Work instructions
Return all of the lines below exactly as they are.

Data segment
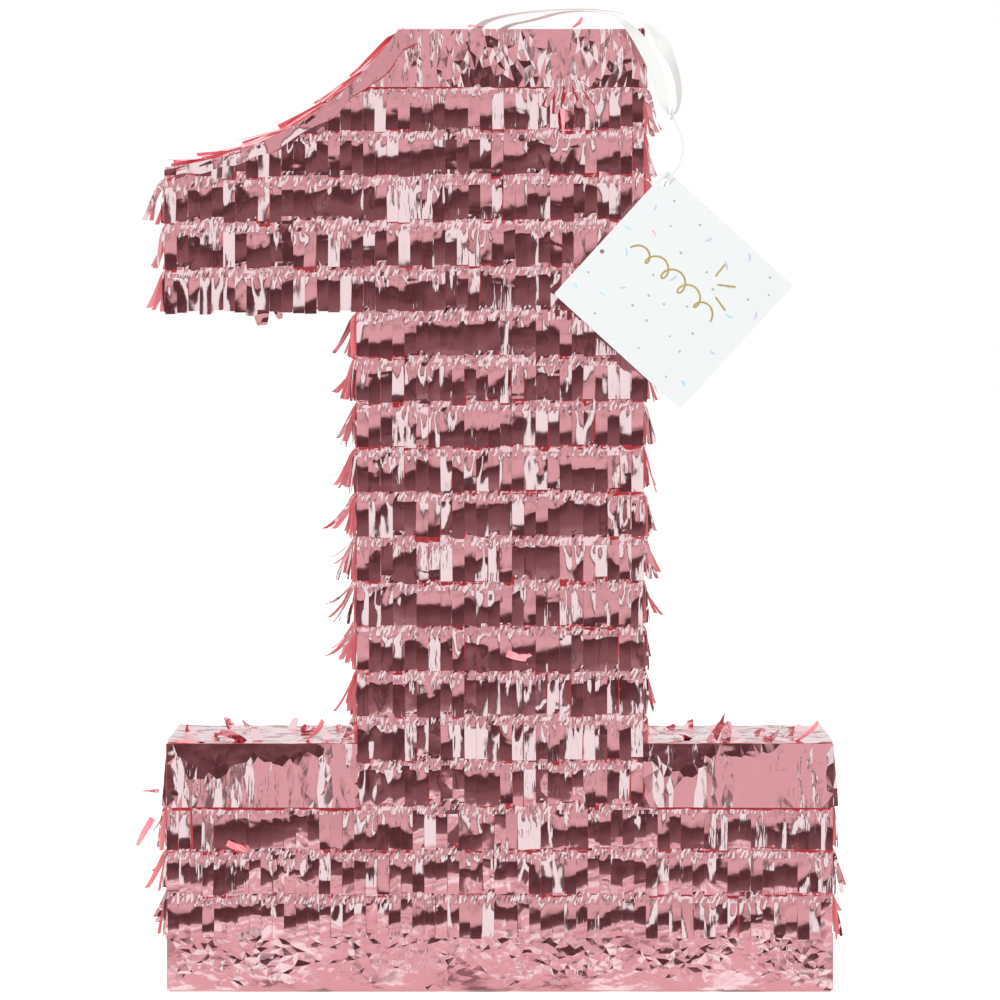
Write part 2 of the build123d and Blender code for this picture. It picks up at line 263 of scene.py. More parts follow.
def make_thread(material):
    """The tag's thread: over the ribbon's fold, down in a slack curve and through the tag's hole."""
    points, length = points_along("thread_guide", THREAD_ROUTE)
    thread = lay_curve("tag_string", THREAD_ROUTE)
    thread.data.bevel_depth = THREAD_WIDTH / 2
    thread.data.bevel_resolution = 3
    thread.data.use_fill_caps = True
    thread.data.materials.append(material)
    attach(thread, "tag_loop")
    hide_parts("tag_thread")
    for number, place in enumerate((points[0], points[-1]), 1):
        bm = bmesh.new()
        ball = bmesh.ops.create_icosphere(bm, subdivisions=3, radius=0.9 * MM)
        for vertex in ball["verts"]:
            turn = atan2(vertex.co.y, vertex.co.x)
            vertex.co *= 1 + 0.18 * sin(3 * turn + vertex.co.z * 2500)
            vertex.co.z *= 0.8
            vertex.co += place
        new_piece(f"thread_knot_{number}", bm, "tag_loop", "thread_white", [material])


# ---- Finishes

class Value:
    """A socket that ordinary sums can be written with."""

    def __init__(self, nodes, socket):
        self.nodes = nodes
        self.socket = socket

    def sum(self, operation, first, second):
        return self.nodes.add("ShaderNodeMath", {"operation": operation}, {0: first, 1: second})

    def __add__(self, other):
        return self.sum("ADD", self, other)

    __radd__ = __add__

    def __sub__(self, other):
        return self.sum("SUBTRACT", self, other)

    def __rsub__(self, other):
        return self.sum("SUBTRACT", other, self)

    def __mul__(self, other):
        return self.sum("MULTIPLY", self, other)

    __rmul__ = __mul__

    def __gt__(self, other):
        return self.sum("GREATER_THAN", self, other)


class Nodes:
    """A node tree that is filled by expressions."""

    def __init__(self, tree):
        self.tree = tree

    def add(self, kind, settings=None, sockets=None, output=0):
        """Add a node, its settings first and then the values or links of its sockets."""
        node = self.tree.nodes.new(kind)
        for key, value in (settings or {}).items():
            if key == "stops":
                ramp = node.color_ramp
                while len(ramp.elements) < len(value):
                    ramp.elements.new(0.5)
                for element, (position, colour) in zip(ramp.elements, value):
                    element.position = position
                    element.color = (*colour, 1)
            else:
                setattr(node, key, value)
        for key, value in (sockets or {}).items():
            if isinstance(value, Value):
                self.tree.links.new(value.socket, node.inputs[key])
            else:
                node.inputs[key].default_value = value
        return Value(self, node.outputs[output])

    def join(self, value, node, socket):
        self.tree.links.new(value.socket, node.inputs[socket])

    def between(self, amount, first, second):
        """A colour between two, by an amount from 0 to 1."""
        sockets = {0: amount, 6: first, 7: second}
        return self.add("ShaderNodeMix", {"data_type": "RGBA"}, sockets, output=2)

    def step(self, value, edge, softness):
        """0 below an edge and 1 above it, over a short distance."""
        return self.add(
            "ShaderNodeMapRange",
            {"interpolation_type": "SMOOTHSTEP"},
            {0: value, 1: edge - softness, 2: edge + softness, 3: 0.0, 4: 1.0},
        )


class Finish(Nodes):
    """A material: its nodes, its Principled shader and the object's own coordinates."""

    def __init__(self, name, **settings):
        self.material = bpy.data.materials.new(name)
        self.material.use_nodes = True
        super().__init__(self.material.node_tree)
        self.shader = self.tree.nodes["Principled BSDF"]
        for key, value in settings.items():
            self.shader.inputs[key.replace("_", " ")].default_value = value
        self.place = self.add("ShaderNodeTexCoord", output=3)

    def noise(self, scale, stretch=(1, 1, 1), detail=3.0, rough=0.5, start=None):
        """Smooth noise over the object, stretched along an axis where its factor is small."""
        mapped = self.add("ShaderNodeMapping", None, {0: start or self.place, 3: stretch})
        return self.add(
            "ShaderNodeTexNoise", None, {0: mapped, "Scale": scale, "Detail": detail, "Roughness": rough}
        )

    def bands(self, direction, sockets):
        """Even stripes across the object."""
        settings = {"wave_type": "BANDS", "bands_direction": direction}
        return self.add("ShaderNodeTexWave", settings, {0: self.place, **sockets}, output=1)

    def feed(self, socket, value):
        self.join(value, self.shader, socket)

    def bump(self, height, distance, strength=1.0):
        sockets = {"Strength": strength, "Distance": distance, "Height": height}
        self.feed("Normal", self.add("ShaderNodeBump", None, sockets))


def rose_foil(name, base, roughness):
    """Metallised film: a mirror that waves gently, with fine pleats running down it in patches."""
    finish = Finish(name, Metallic=1.0)
    pleats = finish.noise(520.0, (1, 1, 0.12), 2.0)
    patches = finish.step(finish.noise(40.0, (1, 1, 1.8), 2.0), 0.55, 0.07)
    waves = finish.noise(190.0, (1, 1, 0.6), 1.0)
    finish.bump(pleats * (patches * 0.85 + 0.05) + waves * 0.65, 0.16 * MM, 0.8)
    tone = finish.noise(60.0, detail=2.0)
    finish.feed("Base Color", finish.between(tone, [c * 0.94 for c in base] + [1], [*base, 1]))
    finish.feed("Roughness", roughness + finish.noise(30.0) * 0.05)
    return finish.material


def foil_back():
    """The film's other side, where the dye shows red; a faint painted glow in the same red stands in for the
    light that comes through.
    """
    finish = Finish("foil_back", Metallic=0.25, Roughness=0.35, Emission_Strength=0.22)
    tone = finish.noise(150.0, (1, 1, 0.3), 3.0)
    colour = finish.between(tone, (0.80, 0.09, 0.13, 1), (1.0, 0.50, 0.55, 1))
    finish.feed("Base Color", colour)
    # painted glow: the back's own red goes into its emission too (strength 0.22), so it shines faintly
    # without a lamp
    finish.feed("Emission Color", colour)
    finish.bump(finish.noise(500.0, (1, 1, 0.15)), 0.08 * MM, 0.5)
    return finish.material


def kraft_board():
    """Brown corrugated board: speckled liner, with the flutes just showing through."""
    finish = Finish("kraft_board", Roughness=0.85)
    flutes = finish.bands("X", {"Scale": 45.0, "Distortion": 0.4, "Detail": 1.0})
    fibre = finish.noise(700.0, (1, 1, 0.25), 4.0, 0.6)
    finish.feed("Base Color", finish.between(fibre, (0.30, 0.18, 0.09, 1), (0.48, 0.33, 0.19, 1)))
    finish.bump(flutes * 0.5 + fibre * 0.4, 0.15 * MM, 0.6)
    return finish.material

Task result
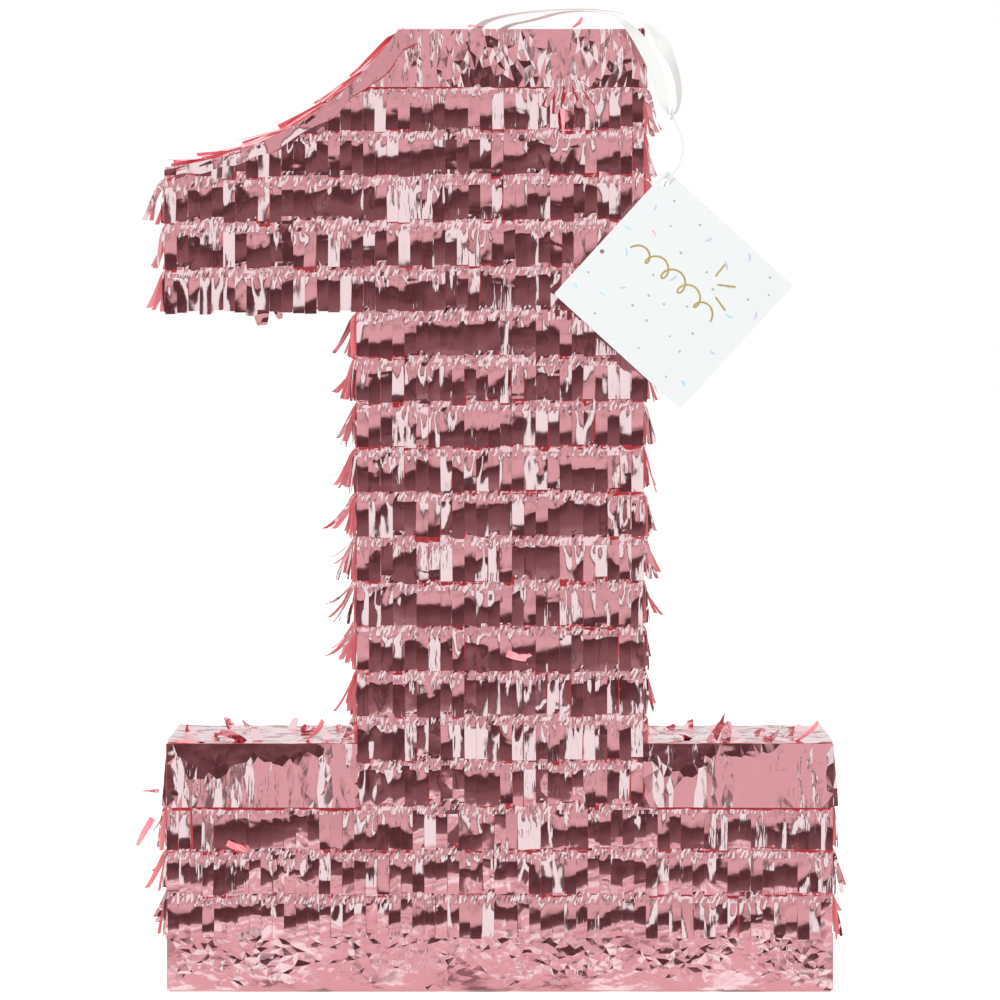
Write part 2 of the build123d and Blender code for this picture. It picks up at line 263 of scene.py. More parts follow.
def make_thread(material):
    """The tag's thread: over the ribbon's fold, down in a slack curve and through the tag's hole."""
    points, length = points_along("thread_guide", THREAD_ROUTE)
    thread = lay_curve("tag_string", THREAD_ROUTE)
    thread.data.bevel_depth = THREAD_WIDTH / 2
    thread.data.bevel_resolution = 3
    thread.data.use_fill_caps = True
    thread.data.materials.append(material)
    attach(thread, "tag_loop")
    hide_parts("tag_thread")
    for number, place in enumerate((points[0], points[-1]), 1):
        bm = bmesh.new()
        ball = bmesh.ops.create_icosphere(bm, subdivisions=3, radius=0.9 * MM)
        for vertex in ball["verts"]:
            turn = atan2(vertex.co.y, vertex.co.x)
            vertex.co *= 1 + 0.18 * sin(3 * turn + vertex.co.z * 2500)
            vertex.co.z *= 0.8
            vertex.co += place
        new_piece(f"thread_knot_{number}", bm, "tag_loop", "thread_white", [material])


# ---- Finishes

class Value:
    """A socket that ordinary sums can be written with."""

    def __init__(self, nodes, socket):
        self.nodes = nodes
        self.socket = socket

    def sum(self, operation, first, second):
        return self.nodes.add("ShaderNodeMath", {"operation": operation}, {0: first, 1: second})

    def __add__(self, other):
        return self.sum("ADD", self, other)

    __radd__ = __add__

    def __sub__(self, other):
        return self.sum("SUBTRACT", self, other)

    def __rsub__(self, other):
        return self.sum("SUBTRACT", other, self)

    def __mul__(self, other):
        return self.sum("MULTIPLY", self, other)

    __rmul__ = __mul__

    def __gt__(self, other):
        return self.sum("GREATER_THAN", self, other)


class Nodes:
    """A node tree that is filled by expressions."""

    def __init__(self, tree):
        self.tree = tree

    def add(self, kind, settings=None, sockets=None, output=0):
        """Add a node, its settings first and then the values or links of its sockets."""
        node = self.tree.nodes.new(kind)
        for key, value in (settings or {}).items():
            if key == "stops":
                ramp = node.color_ramp
                while len(ramp.elements) < len(value):
                    ramp.elements.new(0.5)
                for element, (position, colour) in zip(ramp.elements, value):
                    element.position = position
                    element.color = (*colour, 1)
            else:
                setattr(node, key, value)
        for key, value in (sockets or {}).items():
            if isinstance(value, Value):
                self.tree.links.new(value.socket, node.inputs[key])
            else:
                node.inputs[key].default_value = value
        return Value(self, node.outputs[output])

    def join(self, value, node, socket):
        self.tree.links.new(value.socket, node.inputs[socket])

    def between(self, amount, first, second):
        """A colour between two, by an amount from 0 to 1."""
        sockets = {0: amount, 6: first, 7: second}
        return self.add("ShaderNodeMix", {"data_type": "RGBA"}, sockets, output=2)

    def step(self, value, edge, softness):
        """0 below an edge and 1 above it, over a short distance."""
        return self.add(
            "ShaderNodeMapRange",
            {"interpolation_type": "SMOOTHSTEP"},
            {0: value, 1: edge - softness, 2: edge + softness, 3: 0.0, 4: 1.0},
        )


class Finish(Nodes):
    """A material: its nodes, its Principled shader and the object's own coordinates."""

    def __init__(self, name, **settings):
        self.material = bpy.data.materials.new(name)
        self.material.use_nodes = True
        super().__init__(self.material.node_tree)
        self.shader = self.tree.nodes["Principled BSDF"]
        for key, value in settings.items():
            self.shader.inputs[key.replace("_", " ")].default_value = value
        self.place = self.add("ShaderNodeTexCoord", output=3)

    def noise(self, scale, stretch=(1, 1, 1), detail=3.0, rough=0.5, start=None):
        """Smooth noise over the object, stretched along an axis where its factor is small."""
        mapped = self.add("ShaderNodeMapping", None, {0: start or self.place, 3: stretch})
        return self.add(
            "ShaderNodeTexNoise", None, {0: mapped, "Scale": scale, "Detail": detail, "Roughness": rough}
        )

    def bands(self, direction, sockets):
        """Even stripes across the object."""
        settings = {"wave_type": "BANDS", "bands_direction": direction}
        return self.add("ShaderNodeTexWave", settings, {0: self.place, **sockets}, output=1)

    def feed(self, socket, value):
        self.join(value, self.shader, socket)

    def bump(self, height, distance, strength=1.0):
        sockets = {"Strength": strength, "Distance": distance, "Height": height}
        self.feed("Normal", self.add("ShaderNodeBump", None, sockets))


def rose_foil(name, base, roughness):
    """Metallised film: a mirror that waves gently, with fine pleats running down it in patches."""
    finish = Finish(name, Metallic=1.0)
    pleats = finish.noise(520.0, (1, 1, 0.12), 2.0)
    patches = finish.step(finish.noise(40.0, (1, 1, 1.8), 2.0), 0.55, 0.07)
    waves = finish.noise(190.0, (1, 1, 0.6), 1.0)
    finish.bump(pleats * (patches * 0.85 + 0.05) + waves * 0.65, 0.16 * MM, 0.8)
    tone = finish.noise(60.0, detail=2.0)
    finish.feed("Base Color", finish.between(tone, [c * 0.94 for c in base] + [1], [*base, 1]))
    finish.feed("Roughness", roughness + finish.noise(30.0) * 0.05)
    return finish.material


def foil_back():
    """The film's other side, where the dye shows red; a faint painted glow in the same red stands in for the
    light that comes through.
    """
    finish = Finish("foil_back", Metallic=0.25, Roughness=0.35, Emission_Strength=0.22)
    tone = finish.noise(150.0, (1, 1, 0.3), 3.0)
    colour = finish.between(tone, (0.80, 0.09, 0.13, 1), (1.0, 0.50, 0.55, 1))
    finish.feed("Base Color", colour)
    # painted glow: the back's own red goes into its emission too (strength 0.22), so it shines faintly
    # without a lamp
    finish.feed("Emission Color", colour)
    finish.bump(finish.noise(500.0, (1, 1, 0.15)), 0.08 * MM, 0.5)
    return finish.material


def kraft_board():
    """Brown corrugated board: speckled liner, with the flutes just showing through."""
    finish = Finish("kraft_board", Roughness=0.85)
    flutes = finish.bands("X", {"Scale": 45.0, "Distortion": 0.4, "Detail": 1.0})
    fibre = finish.noise(700.0, (1, 1, 0.25), 4.0, 0.6)
    finish.feed("Base Color", finish.between(fibre, (0.30, 0.18, 0.09, 1), (0.48, 0.33, 0.19, 1)))
    finish.bump(flutes * 0.5 + fibre * 0.4, 0.15 * MM, 0.6)
    return finish.material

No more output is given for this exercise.